WHAT IS BEING ASKED - Among the entries below, one stretch runs from the line that contains "control_cap(frame)" through the line that contains "in imported if". Repeat that stretch exactly, ends included, and only that.

EXTRACTED DATA -
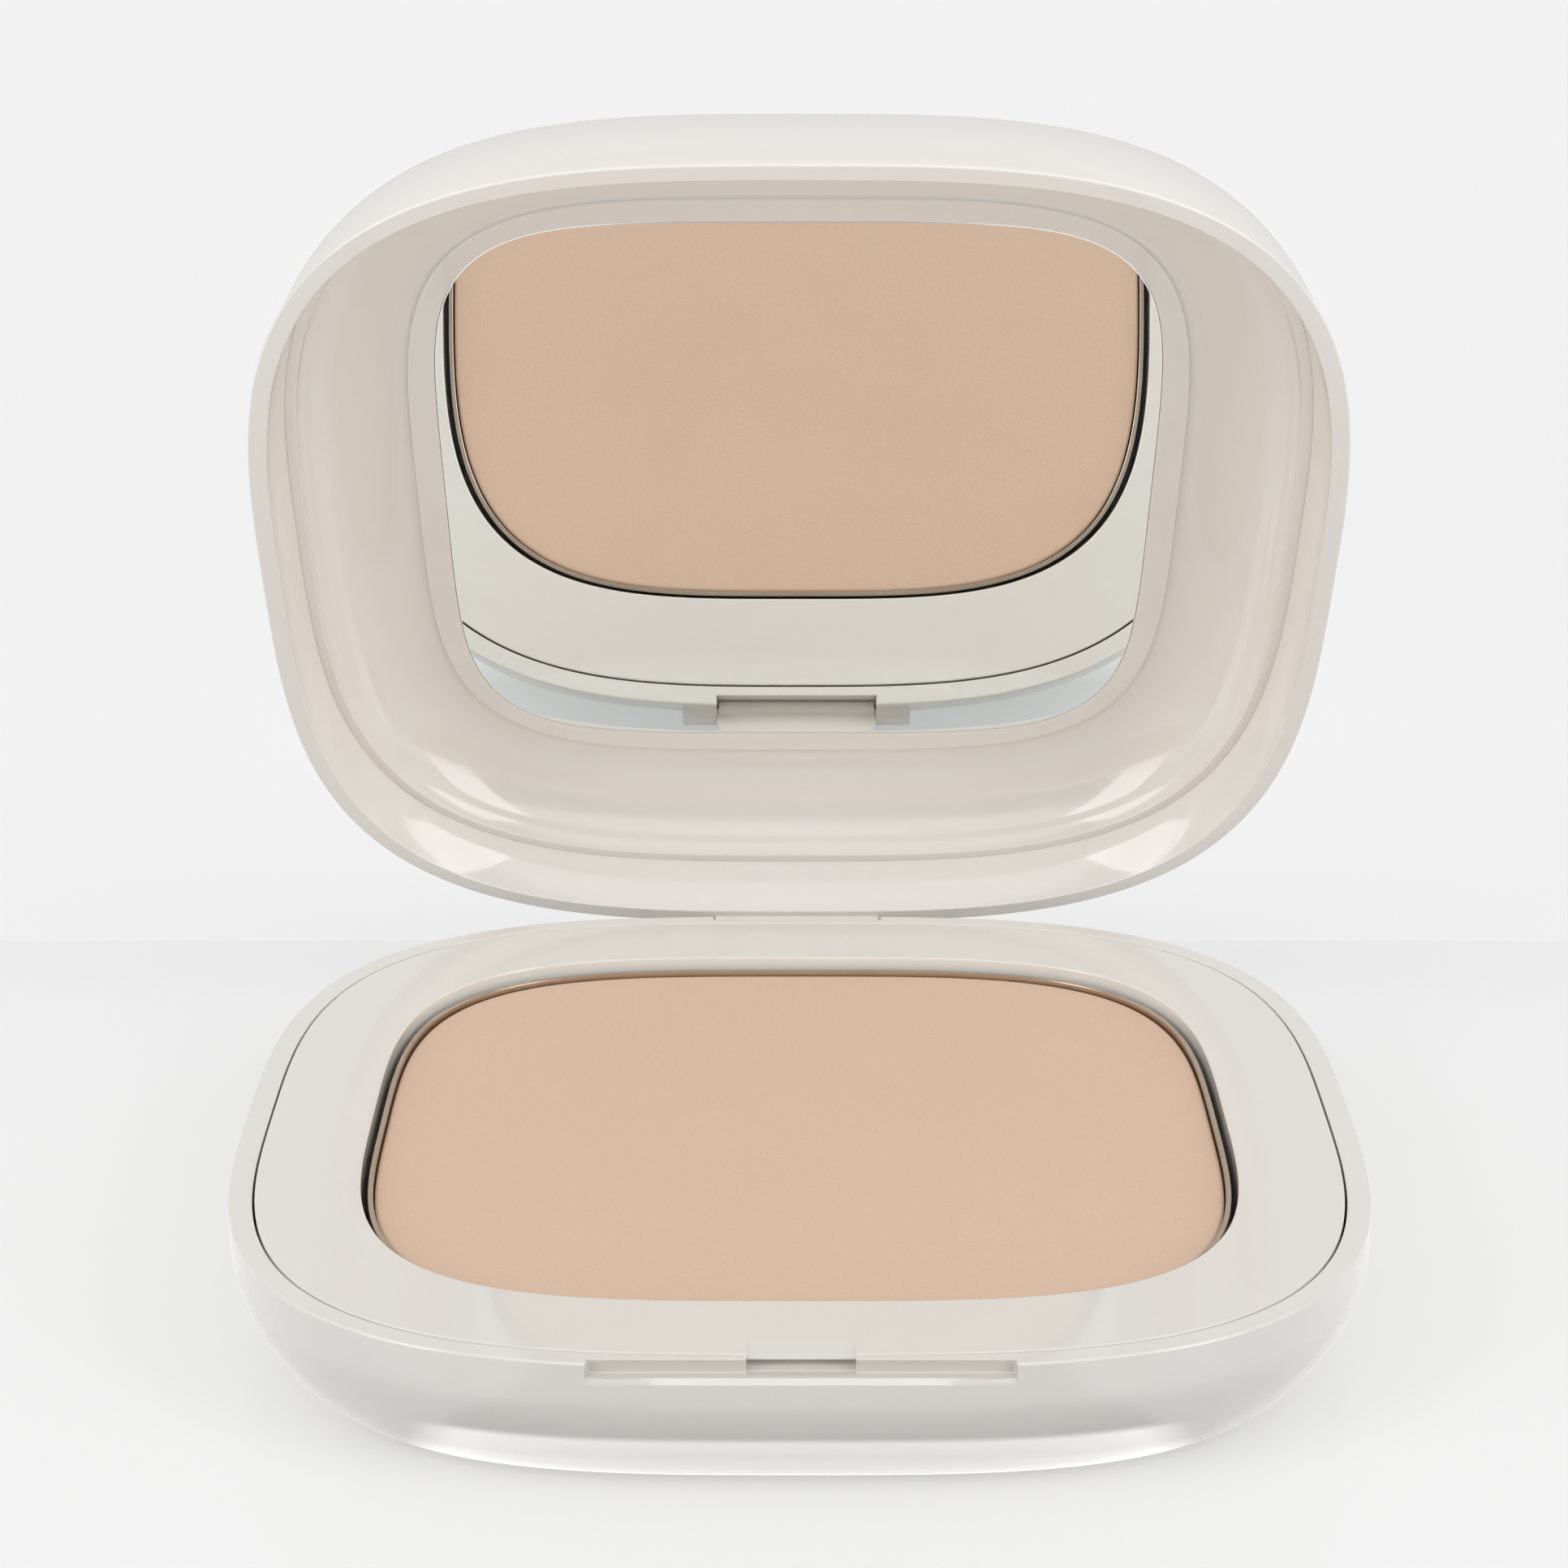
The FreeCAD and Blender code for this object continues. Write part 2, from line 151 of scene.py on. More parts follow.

...

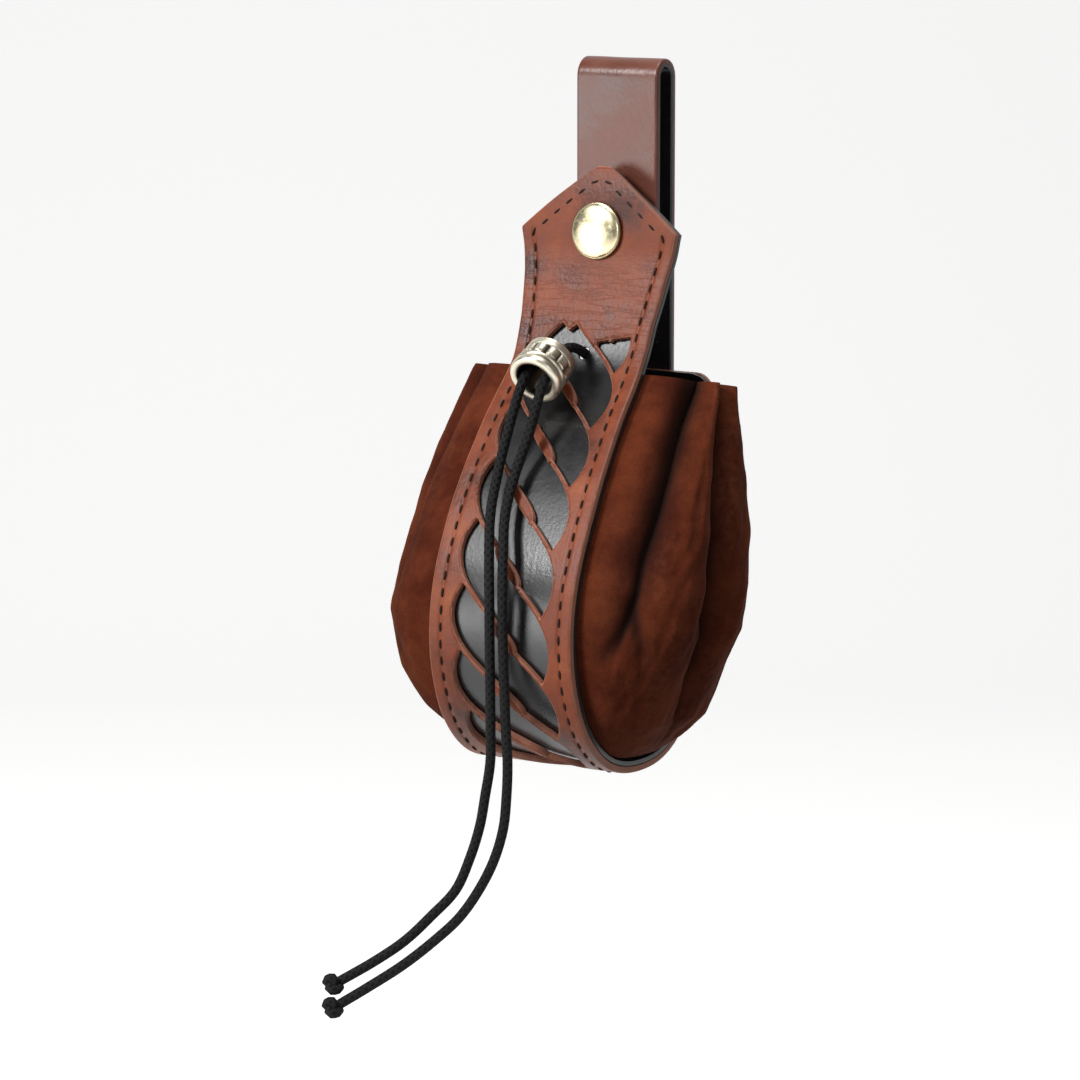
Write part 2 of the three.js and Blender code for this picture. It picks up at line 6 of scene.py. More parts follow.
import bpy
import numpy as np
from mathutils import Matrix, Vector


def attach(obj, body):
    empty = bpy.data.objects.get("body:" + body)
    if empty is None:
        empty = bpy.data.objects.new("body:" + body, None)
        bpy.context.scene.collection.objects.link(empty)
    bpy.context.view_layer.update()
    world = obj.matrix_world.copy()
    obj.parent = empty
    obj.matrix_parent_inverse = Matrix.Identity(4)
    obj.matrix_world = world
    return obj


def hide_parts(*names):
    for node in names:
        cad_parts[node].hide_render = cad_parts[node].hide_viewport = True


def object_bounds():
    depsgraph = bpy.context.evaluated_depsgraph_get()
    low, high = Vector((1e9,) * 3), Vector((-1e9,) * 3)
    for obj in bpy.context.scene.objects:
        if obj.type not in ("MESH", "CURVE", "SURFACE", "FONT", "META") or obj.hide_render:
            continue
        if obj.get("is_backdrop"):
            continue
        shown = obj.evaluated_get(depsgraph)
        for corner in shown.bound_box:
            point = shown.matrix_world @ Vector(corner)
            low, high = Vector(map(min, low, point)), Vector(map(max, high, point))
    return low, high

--

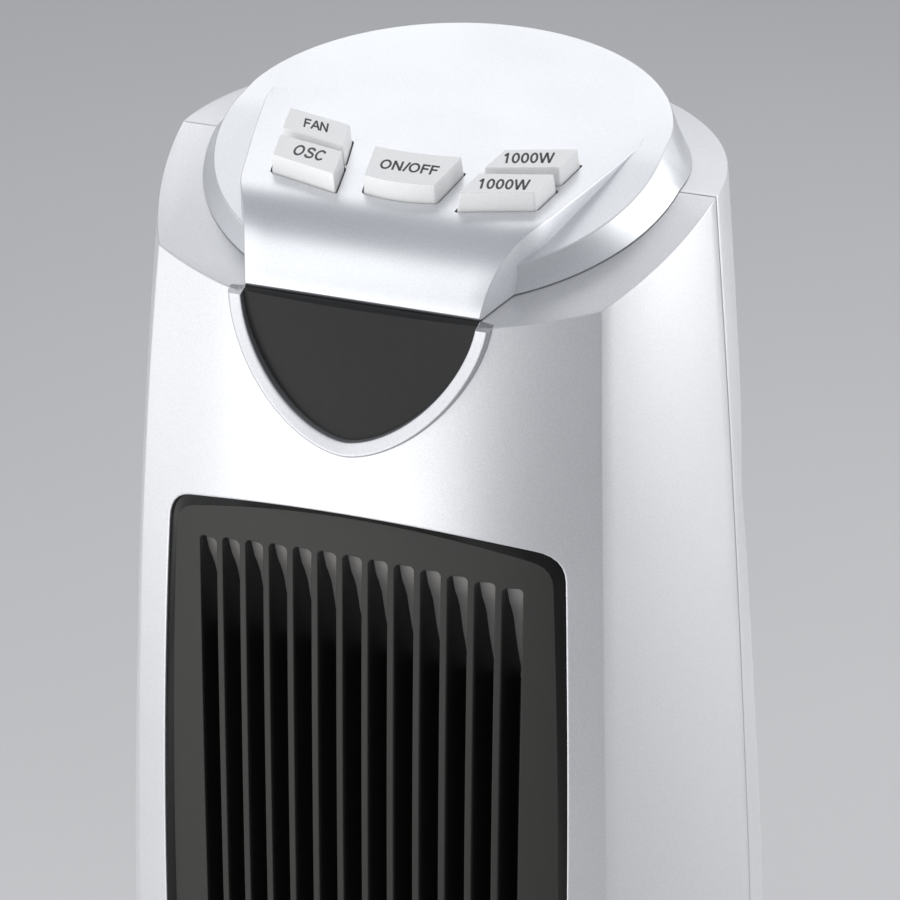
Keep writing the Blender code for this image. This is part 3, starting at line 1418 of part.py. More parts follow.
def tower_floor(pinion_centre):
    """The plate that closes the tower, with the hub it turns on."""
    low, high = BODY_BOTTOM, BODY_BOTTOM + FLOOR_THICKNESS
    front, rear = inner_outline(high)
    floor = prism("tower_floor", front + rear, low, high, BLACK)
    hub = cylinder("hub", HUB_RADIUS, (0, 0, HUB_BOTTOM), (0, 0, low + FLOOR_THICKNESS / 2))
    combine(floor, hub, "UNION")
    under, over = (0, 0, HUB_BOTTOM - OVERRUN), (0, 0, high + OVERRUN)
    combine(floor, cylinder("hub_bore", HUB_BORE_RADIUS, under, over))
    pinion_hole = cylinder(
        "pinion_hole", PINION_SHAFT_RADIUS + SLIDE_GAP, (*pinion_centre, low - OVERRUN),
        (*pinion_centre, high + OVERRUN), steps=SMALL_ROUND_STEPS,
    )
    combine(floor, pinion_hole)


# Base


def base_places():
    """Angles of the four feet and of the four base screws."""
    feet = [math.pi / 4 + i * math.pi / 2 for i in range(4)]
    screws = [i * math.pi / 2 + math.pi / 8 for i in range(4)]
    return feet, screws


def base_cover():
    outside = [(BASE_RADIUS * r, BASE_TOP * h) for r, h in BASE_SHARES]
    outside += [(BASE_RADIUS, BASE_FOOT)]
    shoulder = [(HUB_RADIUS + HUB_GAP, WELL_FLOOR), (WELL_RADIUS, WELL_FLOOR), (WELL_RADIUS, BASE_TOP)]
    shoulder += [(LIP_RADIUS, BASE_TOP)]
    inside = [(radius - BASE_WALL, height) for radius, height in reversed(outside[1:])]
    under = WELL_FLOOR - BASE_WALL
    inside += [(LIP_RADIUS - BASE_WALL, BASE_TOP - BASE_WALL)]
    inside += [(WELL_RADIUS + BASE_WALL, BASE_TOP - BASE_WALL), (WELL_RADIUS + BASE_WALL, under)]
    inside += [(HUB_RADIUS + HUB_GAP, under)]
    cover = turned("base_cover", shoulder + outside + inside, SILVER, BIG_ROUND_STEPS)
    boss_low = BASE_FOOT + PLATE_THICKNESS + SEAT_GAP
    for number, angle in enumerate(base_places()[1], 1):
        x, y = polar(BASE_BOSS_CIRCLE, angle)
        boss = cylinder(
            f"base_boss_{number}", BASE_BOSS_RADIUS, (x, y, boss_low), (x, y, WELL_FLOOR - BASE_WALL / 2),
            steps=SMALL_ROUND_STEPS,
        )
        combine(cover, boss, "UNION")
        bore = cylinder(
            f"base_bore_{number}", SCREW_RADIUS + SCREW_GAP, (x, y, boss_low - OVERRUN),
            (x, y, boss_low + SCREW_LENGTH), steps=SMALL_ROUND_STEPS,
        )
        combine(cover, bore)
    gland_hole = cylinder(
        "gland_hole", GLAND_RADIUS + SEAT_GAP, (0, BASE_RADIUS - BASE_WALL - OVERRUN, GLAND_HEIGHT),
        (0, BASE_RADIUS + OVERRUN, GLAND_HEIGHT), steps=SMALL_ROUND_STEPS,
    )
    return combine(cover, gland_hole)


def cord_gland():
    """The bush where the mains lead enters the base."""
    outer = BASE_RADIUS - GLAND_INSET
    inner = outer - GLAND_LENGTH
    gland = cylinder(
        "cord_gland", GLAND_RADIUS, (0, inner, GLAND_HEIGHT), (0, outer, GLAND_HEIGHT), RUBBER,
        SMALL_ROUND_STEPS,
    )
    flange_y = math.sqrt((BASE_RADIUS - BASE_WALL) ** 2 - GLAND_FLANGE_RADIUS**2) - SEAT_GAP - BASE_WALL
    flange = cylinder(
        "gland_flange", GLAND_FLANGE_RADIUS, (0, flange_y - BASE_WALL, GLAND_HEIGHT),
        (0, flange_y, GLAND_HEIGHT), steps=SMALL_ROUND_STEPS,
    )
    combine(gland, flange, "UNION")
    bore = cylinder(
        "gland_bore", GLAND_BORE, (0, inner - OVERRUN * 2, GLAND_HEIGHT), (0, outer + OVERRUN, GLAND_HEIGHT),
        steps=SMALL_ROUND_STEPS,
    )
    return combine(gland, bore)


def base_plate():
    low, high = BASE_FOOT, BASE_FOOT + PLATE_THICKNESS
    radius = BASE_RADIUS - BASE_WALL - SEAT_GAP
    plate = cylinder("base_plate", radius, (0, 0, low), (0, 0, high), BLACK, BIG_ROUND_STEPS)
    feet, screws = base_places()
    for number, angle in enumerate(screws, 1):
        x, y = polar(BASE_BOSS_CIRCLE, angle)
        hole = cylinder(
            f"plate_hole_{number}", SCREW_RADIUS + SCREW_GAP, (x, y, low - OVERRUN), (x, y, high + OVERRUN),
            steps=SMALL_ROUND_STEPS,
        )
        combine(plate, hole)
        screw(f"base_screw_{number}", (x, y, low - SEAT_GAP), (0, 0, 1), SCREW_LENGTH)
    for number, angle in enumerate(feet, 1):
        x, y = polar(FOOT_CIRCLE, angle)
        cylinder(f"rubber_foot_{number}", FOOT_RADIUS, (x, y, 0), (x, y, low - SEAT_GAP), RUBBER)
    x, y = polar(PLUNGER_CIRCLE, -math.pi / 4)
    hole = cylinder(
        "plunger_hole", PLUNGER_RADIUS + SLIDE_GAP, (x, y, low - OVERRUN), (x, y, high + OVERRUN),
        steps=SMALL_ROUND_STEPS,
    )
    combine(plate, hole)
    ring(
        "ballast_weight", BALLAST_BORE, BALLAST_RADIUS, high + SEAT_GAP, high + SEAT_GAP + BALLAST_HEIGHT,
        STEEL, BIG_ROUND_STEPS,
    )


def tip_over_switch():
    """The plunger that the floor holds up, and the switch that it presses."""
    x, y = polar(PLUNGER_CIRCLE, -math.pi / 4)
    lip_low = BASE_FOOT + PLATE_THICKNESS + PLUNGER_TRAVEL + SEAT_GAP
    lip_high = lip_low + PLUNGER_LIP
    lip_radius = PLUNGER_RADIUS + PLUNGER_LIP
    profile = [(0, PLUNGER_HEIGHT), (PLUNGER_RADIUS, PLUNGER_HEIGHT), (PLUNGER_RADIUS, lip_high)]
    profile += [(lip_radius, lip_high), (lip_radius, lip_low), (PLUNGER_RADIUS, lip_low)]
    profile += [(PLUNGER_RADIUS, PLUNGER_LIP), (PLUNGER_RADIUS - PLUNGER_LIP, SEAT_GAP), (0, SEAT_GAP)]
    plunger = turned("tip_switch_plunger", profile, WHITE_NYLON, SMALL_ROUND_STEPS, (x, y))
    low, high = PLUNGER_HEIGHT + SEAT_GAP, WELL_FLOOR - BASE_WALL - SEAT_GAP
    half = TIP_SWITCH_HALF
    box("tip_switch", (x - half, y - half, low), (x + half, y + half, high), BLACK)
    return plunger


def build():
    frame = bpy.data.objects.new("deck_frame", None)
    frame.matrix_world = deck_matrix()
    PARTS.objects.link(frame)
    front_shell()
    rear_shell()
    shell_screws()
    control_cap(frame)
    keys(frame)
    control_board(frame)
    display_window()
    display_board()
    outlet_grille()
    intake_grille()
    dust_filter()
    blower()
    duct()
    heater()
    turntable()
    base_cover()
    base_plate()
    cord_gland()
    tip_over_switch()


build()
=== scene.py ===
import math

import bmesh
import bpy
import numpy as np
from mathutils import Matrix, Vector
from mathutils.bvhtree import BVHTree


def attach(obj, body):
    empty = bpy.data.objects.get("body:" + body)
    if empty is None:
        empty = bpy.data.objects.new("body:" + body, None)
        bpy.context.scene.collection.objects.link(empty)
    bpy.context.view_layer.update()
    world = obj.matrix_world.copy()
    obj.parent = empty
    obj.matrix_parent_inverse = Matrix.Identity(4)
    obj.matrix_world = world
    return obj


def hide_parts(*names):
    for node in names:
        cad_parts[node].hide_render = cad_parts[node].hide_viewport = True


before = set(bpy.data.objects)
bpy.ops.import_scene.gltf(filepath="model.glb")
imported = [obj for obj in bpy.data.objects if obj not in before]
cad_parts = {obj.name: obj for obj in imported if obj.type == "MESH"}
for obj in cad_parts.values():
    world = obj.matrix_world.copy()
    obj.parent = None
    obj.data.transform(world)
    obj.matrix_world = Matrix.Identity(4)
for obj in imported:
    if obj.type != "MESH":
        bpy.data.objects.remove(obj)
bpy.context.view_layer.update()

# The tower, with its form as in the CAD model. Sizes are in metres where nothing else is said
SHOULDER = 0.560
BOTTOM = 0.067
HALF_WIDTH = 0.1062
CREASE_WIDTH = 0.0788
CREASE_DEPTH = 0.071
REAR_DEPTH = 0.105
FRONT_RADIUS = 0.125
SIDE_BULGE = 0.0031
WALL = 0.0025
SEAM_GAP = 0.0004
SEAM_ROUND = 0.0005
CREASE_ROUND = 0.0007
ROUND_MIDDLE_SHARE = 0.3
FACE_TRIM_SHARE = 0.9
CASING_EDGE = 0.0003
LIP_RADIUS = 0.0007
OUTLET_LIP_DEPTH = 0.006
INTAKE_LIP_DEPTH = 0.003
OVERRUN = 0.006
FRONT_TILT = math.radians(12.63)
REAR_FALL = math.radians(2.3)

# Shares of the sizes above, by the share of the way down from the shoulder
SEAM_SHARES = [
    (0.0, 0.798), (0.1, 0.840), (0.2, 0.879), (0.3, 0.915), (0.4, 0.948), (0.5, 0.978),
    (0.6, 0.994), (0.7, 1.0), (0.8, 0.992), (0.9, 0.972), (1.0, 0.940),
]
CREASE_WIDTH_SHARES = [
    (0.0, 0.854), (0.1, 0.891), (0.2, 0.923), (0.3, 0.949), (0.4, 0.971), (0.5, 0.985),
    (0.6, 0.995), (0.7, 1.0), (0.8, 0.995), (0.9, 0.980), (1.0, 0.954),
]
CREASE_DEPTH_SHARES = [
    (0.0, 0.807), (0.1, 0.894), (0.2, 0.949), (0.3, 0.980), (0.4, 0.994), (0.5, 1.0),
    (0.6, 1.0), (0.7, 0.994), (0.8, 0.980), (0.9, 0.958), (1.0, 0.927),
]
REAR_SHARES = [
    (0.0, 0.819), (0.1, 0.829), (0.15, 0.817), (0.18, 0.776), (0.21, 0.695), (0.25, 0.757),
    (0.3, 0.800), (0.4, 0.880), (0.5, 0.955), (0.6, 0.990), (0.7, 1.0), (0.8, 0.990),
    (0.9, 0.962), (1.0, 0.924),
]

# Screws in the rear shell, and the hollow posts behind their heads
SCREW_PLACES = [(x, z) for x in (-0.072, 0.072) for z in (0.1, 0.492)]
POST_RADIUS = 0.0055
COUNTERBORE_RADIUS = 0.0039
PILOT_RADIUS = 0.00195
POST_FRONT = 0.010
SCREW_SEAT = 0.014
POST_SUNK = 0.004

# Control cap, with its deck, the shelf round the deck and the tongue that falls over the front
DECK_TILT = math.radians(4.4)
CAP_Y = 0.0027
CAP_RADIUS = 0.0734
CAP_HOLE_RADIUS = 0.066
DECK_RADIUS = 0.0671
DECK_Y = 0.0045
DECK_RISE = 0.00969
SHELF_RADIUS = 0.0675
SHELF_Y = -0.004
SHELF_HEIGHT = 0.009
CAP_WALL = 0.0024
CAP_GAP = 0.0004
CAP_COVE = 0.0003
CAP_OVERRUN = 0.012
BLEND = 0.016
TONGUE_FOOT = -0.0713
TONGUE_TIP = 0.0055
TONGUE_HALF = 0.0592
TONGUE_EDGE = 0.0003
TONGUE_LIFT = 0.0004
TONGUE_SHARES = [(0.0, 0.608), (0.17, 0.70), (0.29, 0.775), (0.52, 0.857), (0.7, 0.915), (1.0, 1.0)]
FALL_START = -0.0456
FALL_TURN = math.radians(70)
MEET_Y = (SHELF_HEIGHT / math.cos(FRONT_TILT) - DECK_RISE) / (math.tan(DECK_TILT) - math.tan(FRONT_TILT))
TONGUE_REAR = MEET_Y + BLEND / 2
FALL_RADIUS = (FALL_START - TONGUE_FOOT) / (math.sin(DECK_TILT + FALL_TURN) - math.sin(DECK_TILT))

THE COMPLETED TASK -
    control_cap(frame)
    keys(frame)
    control_board(frame)
    display_window()
    display_board()
    outlet_grille()
    intake_grille()
    dust_filter()
    blower()
    duct()
    heater()
    turntable()
    base_cover()
    base_plate()
    cord_gland()
    tip_over_switch()


build()
=== scene.py ===
import math

import bmesh
import bpy
import numpy as np
from mathutils import Matrix, Vector
from mathutils.bvhtree import BVHTree


def attach(obj, body):
    empty = bpy.data.objects.get("body:" + body)
    if empty is None:
        empty = bpy.data.objects.new("body:" + body, None)
        bpy.context.scene.collection.objects.link(empty)
    bpy.context.view_layer.update()
    world = obj.matrix_world.copy()
    obj.parent = empty
    obj.matrix_parent_inverse = Matrix.Identity(4)
    obj.matrix_world = world
    return obj


def hide_parts(*names):
    for node in names:
        cad_parts[node].hide_render = cad_parts[node].hide_viewport = True


before = set(bpy.data.objects)
bpy.ops.import_scene.gltf(filepath="model.glb")
imported = [obj for obj in bpy.data.objects if obj not in before]
cad_parts = {obj.name: obj for obj in imported if obj.type == "MESH"}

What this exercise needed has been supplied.